Simon Walton struggled, and the Coons plated two runs before leaving the bases loaded in the bottom of the first inning, then didn’t cash in on scoring chances the next two frames. Miranda went through the Condors lineup once without issues, but the second time took a few blows to the nose. One of those was a game-tying 2-run homer by Matt MacKey in the fourth. After Guerin was thrown out by Williamson, a catcher playing leftfield, at home plate to end the bottom 4th, the Coons had their first two men on in the fifth, before Walton struck out in succession Brady, Cavazos, and Mata. In turn, Jeff MacGruder bombed Miranda out of the game with his own 2-shot in the top 6th.
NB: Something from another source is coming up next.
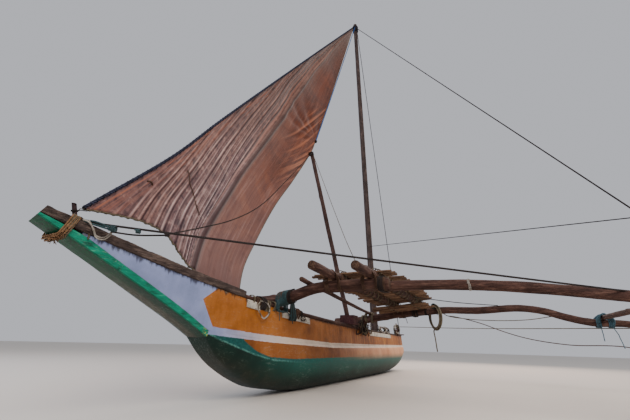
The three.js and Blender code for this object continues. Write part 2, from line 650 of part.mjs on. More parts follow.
// columns: radius, height along the mast
const MAST_PROFILE = [
  [0, -40], [20, -34.64], [34.64, -20], [40, 0], [42, 30], [70, 110], [78, 300], [76, 1000], [66, 2600],
  [60, 5200], [50, mastLength - 40], [50, mastLength], [0, mastLength],
];
const COLLAR_PROFILE = [[50 + GAP, 0], [72, 10], [78, 100], [72, 190], [50 + GAP, 200], [50 + GAP, 0]];
function turned(rows, height, grow) {
  const points = rows.map(([radius, h]) => new THREE.Vector2(radius > 0 ? radius + grow : 0, h));
  const geometry = new THREE.LatheGeometry(points, MAST_SIDES);
  return solid(geometry, new THREE.Matrix4().compose(mastPoint(height), lean, UNIT));
}
const COLLAR_HEIGHT = mastLength - 260;
add('mast', 'pole', turned(MAST_PROFILE, 0, 0));
const mastCutter = turned(MAST_PROFILE, 0, GAP);

// Masthead lashing, a collar that the sail and the stay come to
add('masthead_lashing', 'rope', cut(turned(COLLAR_PROFILE, COLLAR_HEIGHT, 0), mastCutter));
const loweredCollar = COLLAR_PROFILE.map(([radius, h]) => [radius, h === 0 ? -GAP : h]);
const collarCutter = turned(loweredCollar, COLLAR_HEIGHT, GAP);

// Sail: a thin closed sheet between tack, peak, leech and clew, with a belly to the lee side.
// Each edge is a row of places, x, y and z.
const HEAD_EDGE = [SAIL_TACK, [3380, 10, 2060], [2890, 5, 2800], [800, 40, 5880], SAIL_PEAK];
const LEECH = [
  SAIL_CLEW, [2210, -20, 1270], [2060, -10, 1620], [1740, 0, 2205], [1300, 0, 2820],
  [760, 10, 3660], [640, 20, 3960], [0, 55, 5590], SAIL_PEAK,
];
const FOOT_EDGE = [
  SAIL_TACK, [3800, 12, 1350], [3510, 0, 1384], [3270, -8, 1350], [3080, -12, 1220],
  [2820, -16, 1060], SAIL_CLEW,
];
const headCurve = curveOf(HEAD_EDGE);
const leechCurve = curveOf(LEECH);
const footCurve = curveOf(FOOT_EDGE);
const SAIL_STEPS = 16;
const SAIL_BELLY = 190;
function sailPoint(u, v) {
  const luff = headCurve.getPointAt(v);
  const leech = leechCurve.getPointAt(v);
  const low = footCurve.getPointAt(u);
  const clew = new THREE.Vector3(...SAIL_CLEW);
  const tack = new THREE.Vector3(...SAIL_TACK);
  const across = luff.clone().lerp(leech, u);
  const lift = low.clone().sub(tack.clone().lerp(clew, u)).multiplyScalar((1 - v) ** 2);
  across.add(lift);
  across.y -= SAIL_BELLY * Math.sin(Math.PI * u) * Math.sin(Math.PI * Math.min(v * 1.15, 1)) * (1 - v * 0.3);
  return across;
}
const sheet = new THREE.BoxGeometry(1, 1, 1, SAIL_STEPS, SAIL_STEPS, 1);
const spots = sheet.attributes.position;
for (let i = 0; i < spots.count; i++) {
  const v = Math.min(spots.getY(i) + 0.5, 0.992);
  const p = sailPoint(spots.getX(i) + 0.5, v);
  p.y += spots.getZ(i) * SAIL_THICK;
  spots.setXYZ(i, p.x, p.y, p.z);
}
let sail = solid(sheet);
if (sail.volume() < 0) {
  const order = Array.from(sheet.index.array);
  sheet.setIndex(order.map((_, i) => order[i - (i % 3) + (2 - (i % 3))]));
  sail = solid(sheet);
}
add('sail', 'sail', mainBody(cut(sail, mastCutter, collarCutter, pegCutter)));

// Taut lines. The outrigger stay is thick at its knot, and the mid stay ends there.
const STAY_RADIUS = 8;
const MID_STAY_RADIUS = 6;
const KNOT_RADIUS = 22;
const KNOT_HALF = 40;
const MID_STAY_HEIGHT = 2560;
const at3 = (p) => new THREE.Vector3(...p);
const towards = (from, to, distance) => {
  const start = at3(from);
  return start.addScaledVector(at3(to).sub(start).normalize(), distance).toArray();
};
const STAY_TOP = [-1290, 190, 8880];
const STAY_KNOT = [1150, 3760, 1700];
const STAY_FOOT = [NEAR_OUTER_X, 4460, 590];
const stayPoints = [
  STAY_TOP, towards(STAY_KNOT, STAY_TOP, KNOT_HALF), STAY_KNOT,
  towards(STAY_KNOT, STAY_FOOT, KNOT_HALF), STAY_FOOT,
];
const stayRadii = [STAY_RADIUS, STAY_RADIUS, KNOT_RADIUS, STAY_RADIUS, STAY_RADIUS];
const stay = mainBody(cut(pole(stayPoints, stayRadii, 6), collarCutter, mastCutter, grown(NEAR_OUTER)));
add('outrigger_stay', 'line', stay);

const midMast = mastPoint(MID_STAY_HEIGHT).toArray();
const midPoints = [towards(midMast, STAY_KNOT, 69), towards(STAY_KNOT, midMast, KNOT_RADIUS + 1)];
add('mid_stay', 'line', pole(midPoints, [MID_STAY_RADIUS, MID_STAY_RADIUS], 6));

const GUY = [[PEG.x - 10, PEG.y + 10, 1226], [NEAR_OUTER_X, 3350, 955]];
const guy = pole(GUY, [STAY_RADIUS, STAY_RADIUS], 6);
const lashingCutter = box([PROW_LASHING.x, 0, PROW_LASHING.z],
  [PROW_LASHING.length + 2 * GAP, 2 * PROW_LASHING.halfAcross, 2 * PROW_LASHING.halfUp]);
add('prow_guy', 'line', mainBody(cut(guy, lashingCutter, pegCutter, bowRail(1, GAP), grown(NEAR_OUTER))));

// Coil of rope hung on the far boom, and its loose end
const COIL = { y: 1500, middle: 190, thick: 34 };
const coilTop = topOf(FAR_OUTER, COIL.y);
const ring = [];
for (let k = 0; k < 8; k++) {
  const angle = (k / 8) * 2 * Math.PI;
  ring.push(new THREE.Vector2(COIL.middle + COIL.thick * Math.cos(angle), COIL.thick * Math.sin(angle)));
}
ring.push(ring[0].clone());
const coil = new THREE.LatheGeometry(ring, 24);
const coilPlace = new THREE.Matrix4()
  .makeTranslation(FAR_OUTER_X, COIL.y, coilTop - COIL.middle + COIL.thick - SEAT_BITE);
add('rope_coil', 'rope', cut(solid(coil, coilPlace), grown(FAR_OUTER)));
const coilBottom = coilTop - 2 * COIL.middle - SEAT_BITE;
add('rope_end', 'rope', rope([
  [FAR_OUTER_X, COIL.y, coilBottom - 0.6], [FAR_OUTER_X, COIL.y, coilBottom - 40],
  [FAR_OUTER_X + 5, COIL.y + 10, coilBottom - 130], [FAR_OUTER_X - 4, COIL.y + 22, coilBottom - 240],
  [FAR_OUTER_X, COIL.y + 26, coilBottom - 350],
], 10, 12));

export default canoe;
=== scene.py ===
"""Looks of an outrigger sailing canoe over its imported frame. Metres, +X prow, +Y outrigger, +Z up."""

import math
import random

import bmesh
import bpy
import numpy as np
from mathutils import Matrix, Vector, noise


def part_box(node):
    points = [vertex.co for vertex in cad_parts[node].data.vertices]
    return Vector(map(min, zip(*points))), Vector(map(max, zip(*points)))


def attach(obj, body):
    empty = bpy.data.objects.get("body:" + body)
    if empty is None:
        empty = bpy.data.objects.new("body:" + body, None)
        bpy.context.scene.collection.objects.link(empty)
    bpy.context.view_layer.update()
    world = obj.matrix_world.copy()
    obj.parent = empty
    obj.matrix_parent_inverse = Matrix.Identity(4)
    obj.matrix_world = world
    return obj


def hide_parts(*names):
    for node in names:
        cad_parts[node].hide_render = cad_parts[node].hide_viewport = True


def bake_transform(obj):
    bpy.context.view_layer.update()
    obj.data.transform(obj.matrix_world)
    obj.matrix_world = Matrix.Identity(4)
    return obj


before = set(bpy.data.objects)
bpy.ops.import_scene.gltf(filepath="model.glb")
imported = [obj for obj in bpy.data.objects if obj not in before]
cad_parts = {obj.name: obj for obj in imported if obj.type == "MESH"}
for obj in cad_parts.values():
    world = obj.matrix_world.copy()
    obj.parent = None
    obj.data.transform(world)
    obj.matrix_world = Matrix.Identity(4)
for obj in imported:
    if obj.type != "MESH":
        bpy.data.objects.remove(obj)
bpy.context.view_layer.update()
UP = np.array([0.0, 0.0, 1.0])
SHARP_ANGLE = math.radians(35)  # between two faces that keep a hard edge

# Camera, as fitted to the photograph
CAMERA_AT = Vector((5.064, 2.357, 0.509))
CAMERA_YAW, CAMERA_PITCH, CAMERA_ROLL = (math.radians(a) for a in (27.640, 22.447, -1.588))
CAMERA_LENS = 18.75


def linked(name, data):
    """New object with the data, in the scene."""
    made = bpy.data.objects.new(name, data)
    bpy.context.scene.collection.objects.link(made)
    return made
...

Down 4-2, the Raccoons drew three walks from Jorge Reyes to load the bags with no outs in the bottom 7th. Mark Thomas hit for the catcher in the #7 hole, struck out, and Mata hit into a double play. The Raccoons continued to put runners on in the last two innings, but they plain failed to score. 4-2 Condors. Heart (PH) 1-1; Reece 3-5, 2B; Martin 2-4, BB, RBI; Sharp 2-3, 2 BB; Cavazos 2-3, 3B, RBI; Wade 2.0 IP, 0 H, 0 R, 1 BB, 2 K;

We see a pattern developing. The Condors had six hits in this game, the Raccoons had a dozen. Yet, they left SEVENTEEN men on base. That was already the case in two of the games against the Crusaders, not that stark, but it was there. We have to watch Palacios, who’s batting .118/.211/.176 out of the gate, but apart from that and an 0-7 Chris Parker, there aren’t any glaring fails on the roster, offensively. However, they are spreading the joy as broadly as possible.

It takes 13 artists, to play 33 innings, have 47 hits and 15 walks, and only score 10 runs.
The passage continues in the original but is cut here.